Француз — это Сен-Санс. После Берлиоза это самый даровитый из новых французских композиторов. Вследствие классического воспитания (до сих пор еще царствующего в доброй мере во Франции) он не менее Берлиоза предан сюжетам классическим. Все значительнейшие его сочинения имеют задачи, принадлежащие древнему миру. Таковы симфонические картины: «Фаэтон», «Прялка Омфалы», «Молодость Геркулеса»; оперы: «Самсон и Далила» (1877), «Прозерпина» (1887), «Асканио» (1890), «Деянира» (1898), «Фрина» (1893). Он, конечно, по таланту и оригинальности очень далеко отстоит от Берлиоза, но все-таки, и по формам своего сочинения, и по оркестру, принадлежит новому времени. На него оказало огромное влияние прочное его знакомство с Бахом и старыми немецкими классиками, а также с новой музыкальной германской школой, особливо с листовскими сочинениями. Большинство его произведений принадлежит к области «программной музыки». Его оперы (между которыми значительнейшие: «Генрих VIIIй, 1883, и „Самсон и Далила“, 1877) никогда не пользовались особенным успехом; зато его инструментальные сочинения: фортепианные концерты, вариации, струнные квартеты, трио и др., три симфонии — очень распространены и любимы.
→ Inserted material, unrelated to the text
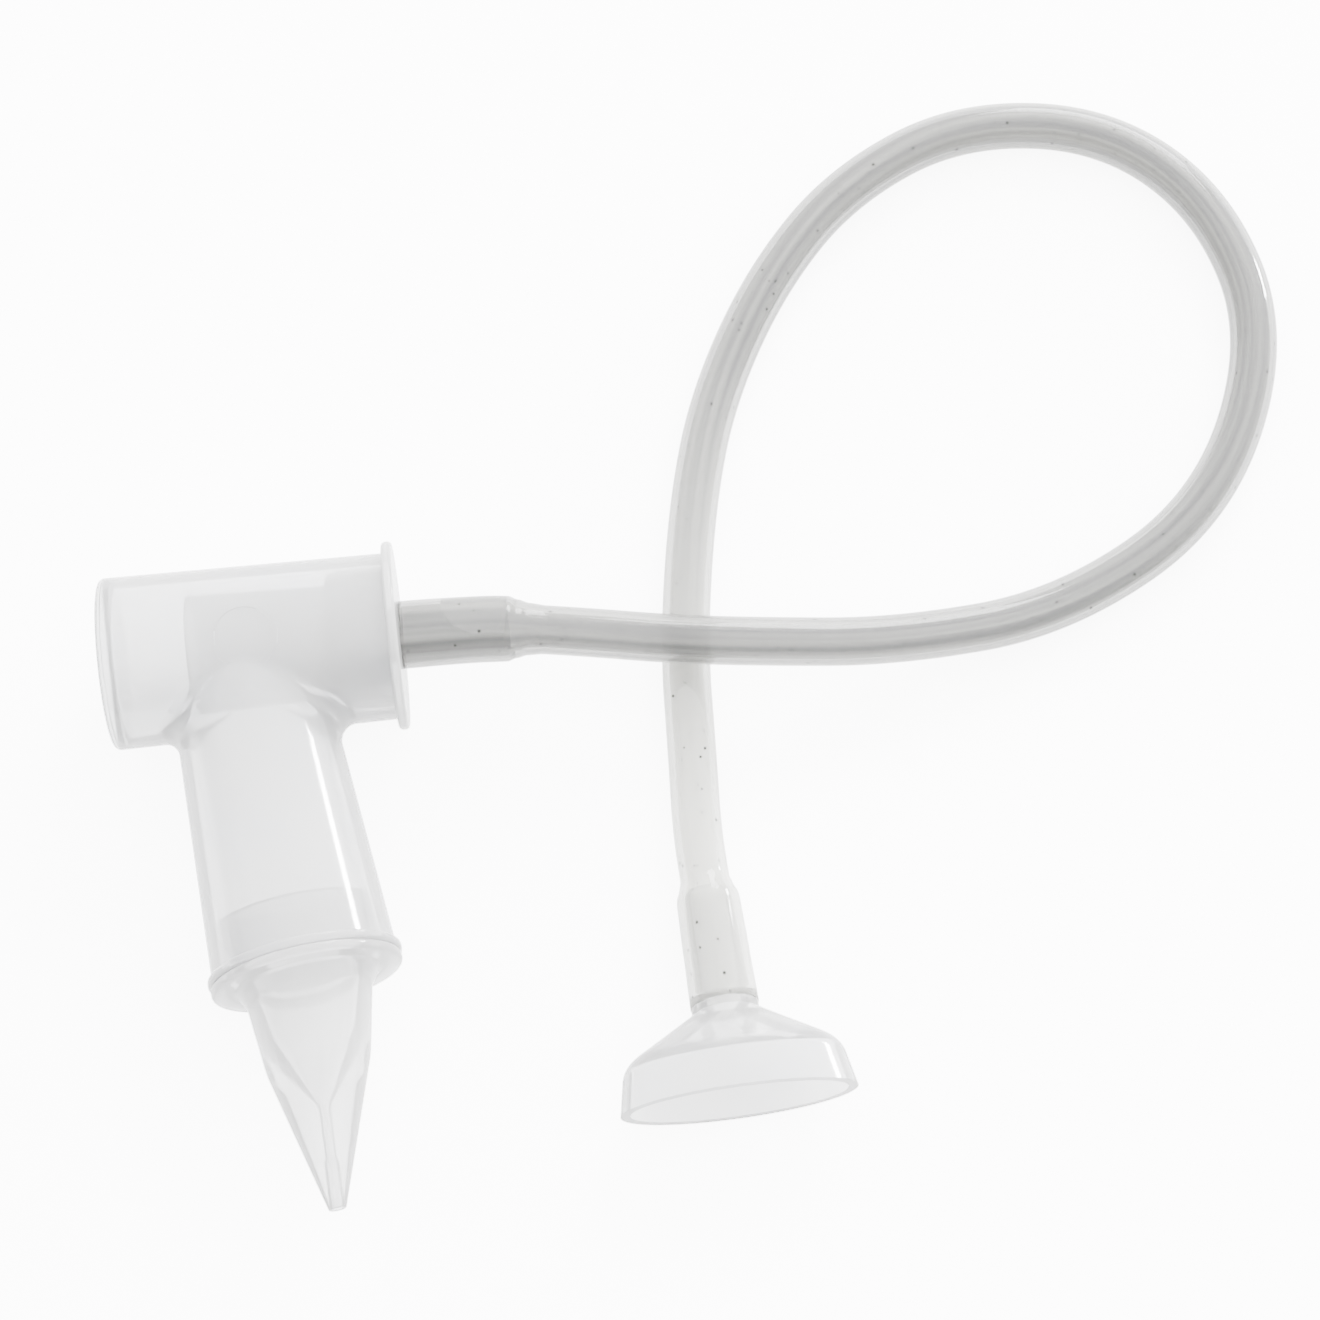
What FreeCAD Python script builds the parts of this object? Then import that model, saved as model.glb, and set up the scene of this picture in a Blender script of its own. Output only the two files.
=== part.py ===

Всего же замечательнее его „симфонические поэмы“, упомянутые выше: в них много красоты, волшебства, картинности и грации. Только можно жалеть, что совершенно понапрасну пользуется и во Франции и в Германий великой репутацией его „Danse macabre“. Даже Ганслик, в своей ненависти и презрении к Листу, а главное, в своем грубом непонимании его глубокой натуры и созданий, уверяет, что „Пляска смерти“ Сен-Санса полна „иронической грации“ и гораздо большего достигает, чем „Пляска смерти“ Листа — „виртуозный кунстштюк, состоящий из пассажей, триллеров и проч., кувырканье от возвышенного к смешному“ — и только. Между тем, „Пляска смерти“ Сен-Санса есть оркестровая пьеса, хотя и украшенная изящной и пикантной инструментовкой в современном стиле, но конфетная, миленькая, скорее всего „салонная“, можно сказать, — вертопрашная, легкомысленная, решительно лишенная серьезного, глубокого и великого характера, того, которого требует задача и который гениально воплощен в „Danse macabre“ Листа.